▶ Supplied material
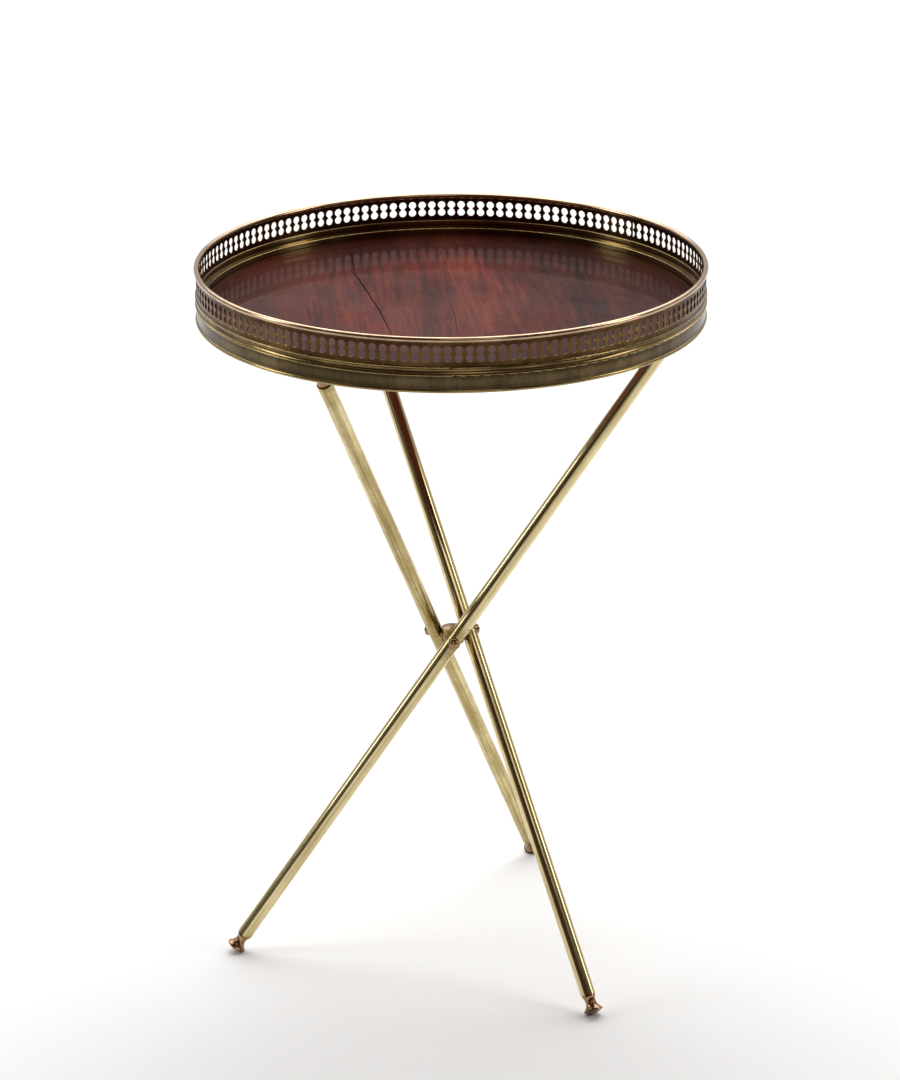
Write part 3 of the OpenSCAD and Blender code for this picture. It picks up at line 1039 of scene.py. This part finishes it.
@dataclass
class Studio:
    """The pale floor, the soft lights round the table and the camera."""

    floor_size: float = 60.0
    camera_place: Point = (0.0015, -3.41361, 1.66875)
    camera_down: float = math.radians(20.3505)
    camera_pan: float = -0.00104
    camera_roll: float = -0.00487
    lens: float = 132.38
    sensor: float = 36.0
    farthest: float = 200.0
    room_light: float = 0.62
    room: tuple[tuple[float, Colour], ...] = (
        (0.00, (0.080, 0.045, 0.025)),
        (0.18, (0.080, 0.045, 0.025)),
        (0.24, (0.55, 0.53, 0.50)),
        (0.30, (0.100, 0.060, 0.035)),
        (0.48, (0.110, 0.070, 0.045)),
        (0.60, (0.50, 0.49, 0.47)),
        (0.76, (0.95, 0.95, 0.95)),
        (1.00, (1.0, 1.0, 1.0)),
    )
    lights: tuple[Softbox, ...] = (
        Softbox("left_softbox", (-2.5, -0.15, 1.60), 0.62, 1.6, 15.0, (0.96, 0.98, 1.0)),
        Softbox("front_softbox", (0.5, -2.5, 2.5), 1.3, 0.9, 4.2, (1.0, 0.97, 0.93)),
        Softbox("right_softbox", (2.6, -0.4, 1.9), 0.7, 1.9, 17.0, (1.0, 0.98, 0.95)),
        Softbox("top_softbox", (0.0, 1.0, 3.0), 3.2, 2.2, 52.0),
        Softbox("far_softbox", (0.0, 7.0, 6.0), 12.0, 9.0, 640.0, aim=(0.0, 7.0, 0.0)),
    )

    def build(self) -> None:
        """Sets up the floor, the lights, the surroundings and the camera."""
        self.floor()
        self.surroundings()
        for light in self.lights:
            light.build()
        self.camera()

    def floor(self) -> None:
        """Lays the floor."""
        floor = Workpiece("studio_floor", bpy.ops.mesh.primitive_plane_add, size=self.floor_size)
        dress(floor.piece.name, PaleFloor().material())

    def surroundings(self) -> None:
        """Lights the room: pale behind the table, dim behind the camera."""
        sheet = NodeSheet(bpy.data.worlds.new("studio_room"))
        depth = sheet.axes(sheet.add("ShaderNodeTexCoord", output="Generated"))[1]
        colour = sheet.add("ShaderNodeValToRGB", {"stops": self.room}, {0: (depth + 1.0) * 0.5})
        room = sheet.add("ShaderNodeBackground", inputs={"Color": colour, "Strength": self.room_light})
        bpy.context.scene.world = sheet.close(room, "ShaderNodeOutputWorld")

    def camera(self) -> None:
        """Places the camera."""
        bpy.ops.object.camera_add()
        camera = bpy.context.object
        turn = Matrix.Rotation(-self.camera_pan, 4, "Z")
        nod = Matrix.Rotation(math.pi / 2 - self.camera_down, 4, "X")
        lean = Matrix.Rotation(self.camera_roll, 4, "Z")
        camera.matrix_world = Matrix.Translation(self.camera_place) @ turn @ nod @ lean
        camera.data.lens = self.lens
        camera.data.sensor_width = self.sensor
        camera.data.sensor_fit = "AUTO"
        camera.data.clip_end = self.farthest
        scene = bpy.context.scene
        scene.camera = camera
        scene.view_settings.view_transform = "Standard"


def legs() -> list[Leg]:
    """Finds the three legs from the frame's own joints.

    Returns:
        One leg for each folding joint.
    """
    found: list[Leg] = []
    for joint in frame["record"]["behaviour"]["joints"]:
        if joint["name"].endswith("_fold"):
            axis = joint["axis"]
            turn = math.atan2(axis[1], axis[0])
            found.append(Leg(joint["child"][-1], Vector(joint["pos_m"]), turn))
    return found


def main() -> None:
    """Builds the table's looks and its studio."""
    logging.basicConfig(level=logging.INFO, format="%(name)s: %(message)s")
    Studio().build()
    for assembly in (Tray(), Hub(), *legs()):
        for piece in assembly.build():
            LOG.info("%s: %s", type(assembly).__name__, piece)


if __name__ == "__main__":
    main()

▶ Your goal
Everything from the first line of the material through the line containing "pale floor, the" is to be printed exactly; lines after that are to be left out.

▶ Task output
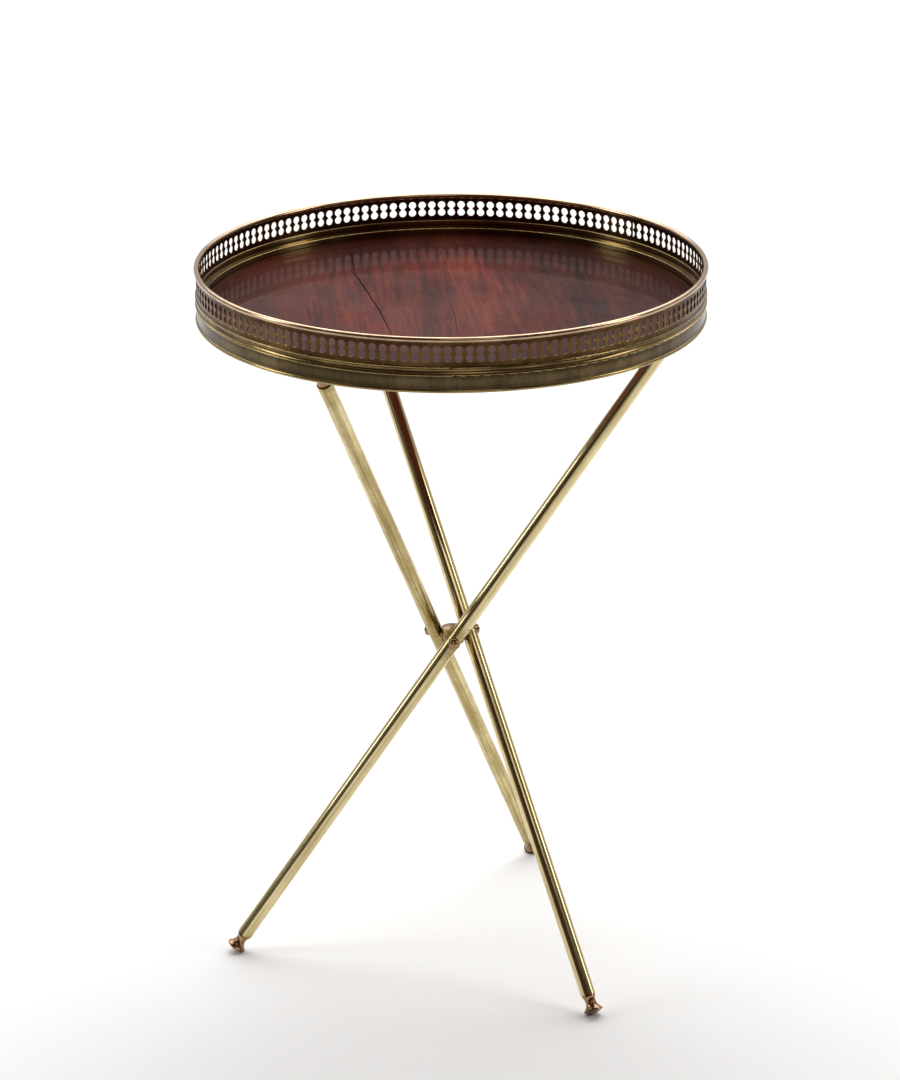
Write part 3 of the OpenSCAD and Blender code for this picture. It picks up at line 1039 of scene.py. This part finishes it.
@dataclass
class Studio:
    """The pale floor, the soft lights round the table and the camera."""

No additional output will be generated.